Gear failure is a regular issue now, but it has been manageable. I had issues with the VHF (voltage drop in some wiring aways from the unit), windlass (I opened it up and used the pressure washer at Changi and got it to turn again, may need a few new parts), tiller pilot was thrown over the side, engine mounting bolt loosened and threw the shaft alignment off after how many hours? (I now check the color of the transmission fluid and shaft coupling clearance every fifteen hours).

Malaysia is ok so far, haven't seen much but the price is right. Checking in the country was free and I got a three month permit. Anchoring off Lumut Yacht Club and using their facilities costs $1.40 a day (dingy dock, showers/toilets and information). Today for lunch I had fried shrimp, sweet and sour pork, a thai style curried chicken and some green beans over rice for $1.30. Fresh watermelon juice was 60 cents. Basic iced tea is 12 cents at the place I had lunch. Bus to get around is 30 cents. Internet is 70 cents an hour. I remember paying something like 20 dollars an hour in French Polynesia...

I am getting close to some real destinations - less than 200 miles from Ko Lipe and those other "National Park Islands" in Southern Thailand. Two more stops in Malaysia (Penang and Langkawi). I doubt I will spend too much time in Lumut. Tomorrow the offlying island, Pangkor but ready to knock out the rest of this Malacca strait. Time to act like a tourist...

Saturday, September 13, 2008

The other side of Selat Lombok

Pelican is on a mooring at the Changi Sailing Club in the Johor Strait off the island of Singapore.

Hopefully the grind that I started in Gizo is coming to an end. 4000 miles and only three stops. That isn't cruising... I'd take a break here in Singapore but this place is like a hyper modern shopping mall so it isn't to my taste. I walked around downtown and found myself getting bored. I'm definitely not in the South Pacific anymore. No kids arguing over who gets to hold my hand as I walk around the island. No more getting on my hands and knees and crawling towards the chief upon arrival. I didn't even get the custom guy's name here in Singapore. I need to get moving up the Malacca strait and find some islands off the coast of Thailand or Malaysia that don't have any roads or cars.

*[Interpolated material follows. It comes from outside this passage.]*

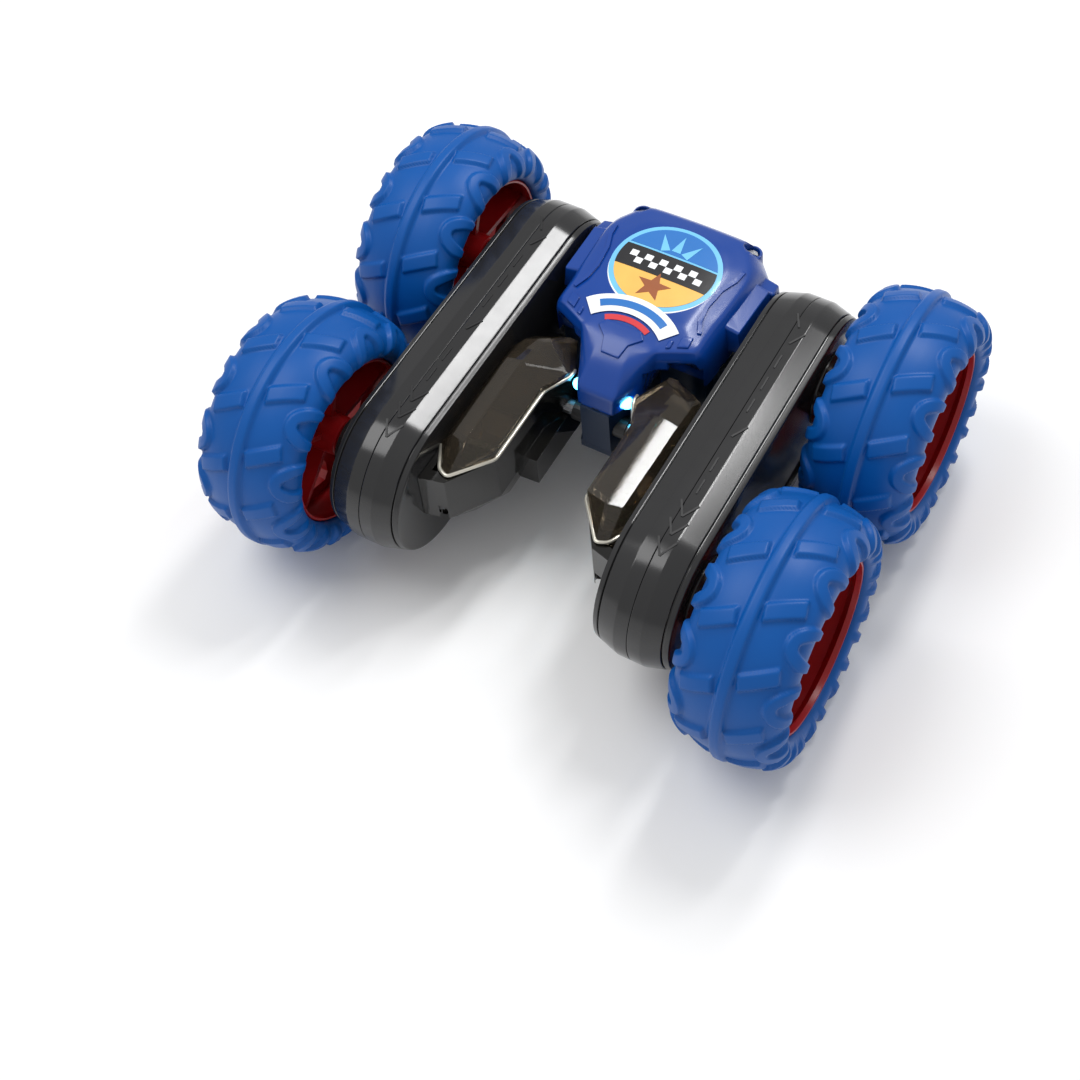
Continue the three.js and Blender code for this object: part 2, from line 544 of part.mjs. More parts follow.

video #1 I'd been having problems with chafe on the spinnaker halyard and instead of going up the mast and seeing what was up with the block, I covered the end of the line with a piece of polyethelene tarp and wrapped it in duct tape. Of course, after three days straight of having the gennaker up in light winds, the block became so badly gummed up and jammed that the halyard was locked in place... Conditions were light for my punishment, about six knots but it still took about a half an hour to get from the spreaders to the top. I actually had to climb the mast twice on this passage. The second time when the snap shackle for the jib halyard gave and the halyard just shot right up to the top.
video #2 Selat Lombok is one of the main passes that connects the Southern Indian Ocean to Southeast Asia. The direction of the current never reverses in the main pass (except by season) so you have to go through a longer detour and time things accurately as the current is too strong to try and take on with the motor. Notice the extreme difference in sea conditions between the two scenes. Those small but breaking waves are being completely generated by currents colliding. There had been no increase in the wind speed and the distance from land is about the same.
Video #3 After pulling an all nighter which included hand steering with the engine for about nine hours, I finally made it through Selat Lombok right as the sun was coming up. I was about to set things up for some napping when I saw what looked like a flag flapping on the water. I figured it might be a fishing net marker but it was moving... And then I saw another and another. It turned out that there were hundreds, too many to count. Once it got lighter I realized they were fisherman on small sailing outriggers. Back to hand steering for several more hours. The fisherman would point which direction I should go to avoid their nets. There were so many I gave up and ran over a few and got yelled at a lot. At least I have the right underbody for running over Indonesian fishing nets as I didn't tow any or come to a stop. Those mountains in the backdrop are part of the island of Bali.
Video #4 It goes from about seven knots for almost the entire day to gale force for about a half hour before it slowly goes back down to seven. No seas, just a really strong wind blast. The rain is blowing so hard it is painful if you don't have any clothes on.
Video #5 Singapore Customs was a hassle. I wasted several hours going back and forth between different "grids" trying to do things right...
Video #6 There is only one free anchorage in Singapore and it has a bad reputation so I chose Changi Sailing Club on the NE side of the island. Pelican and my dinghy are both in the shot.